Son pays, l'Ukraine, appartenait à l'Union soviétique jusqu'aux événements de 1991, avant de gagner son indépendance dans le cadre de la Communauté des Etats Indépendants (CEI). Et, à l'instar de toutes les sphères d'influences politiques, linguistiques et culturelles, de grandes individualités ont réussi à se faire entendre, avec plus ou moins de difficultés et d'obstacles, pendant l'hégémonie soviétique et après son effondrement.

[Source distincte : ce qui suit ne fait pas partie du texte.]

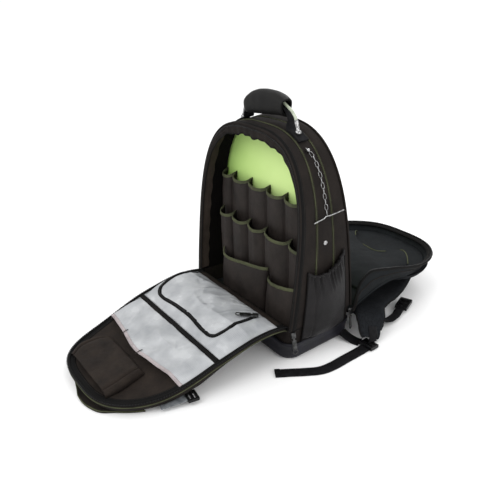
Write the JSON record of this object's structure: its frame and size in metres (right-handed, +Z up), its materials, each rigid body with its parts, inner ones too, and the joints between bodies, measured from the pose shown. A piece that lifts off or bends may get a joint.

Silvestrov vient assez tardivement à la musique en s'impliquant seul d'abord dans l'apprentissage de cet art. Après avoir bénéficié de leçons privées de piano à l'âge de 15 ans, ce qui est relativement tardif, il perfectionne son instrument à l'Ecole de musique en suivant des cours du soir à Kyiv entre 1955 et 1958 avant d'entrer au Conservatoire de la capitale entre 1958 et 1964. Il travaille la composition avec Borys Lyatoshynsky, l'harmonie et le contrepoint avec Levko Revoutsky. Il entreprend des études d'architecture (construction) entre 1955 et 1958, dans la journée, et perfectionne sa formation musicale le soir. Mais il change radicalement d'orientation et se consacre entièrement à l'enseignement dispensé au conservatoire de Kiev.

Avec d'autres élèves de la classe de Lyatoshynsky, musicien bienveillant et ouvert sur la nouveauté, le jeune Valentin constitue un petit groupe d'étudiants avidement attirés par les nouveautés musicales déployées en Occident. Une telle curiosité attire quelques ukrainiens mais également d'autres musiciens de la région qui deviendront célèbres. On pense à Volonski, Denisov, Schnittke, Goubaïdulina, Pärt, Knaifel… Ainsi s'inscrit-il en 1961 à un séminaire de Karlheinz Stockhausen à Darmstadt, projet interrompu par le refus des autorités de valider son visa de sortie du territoire ukrainien.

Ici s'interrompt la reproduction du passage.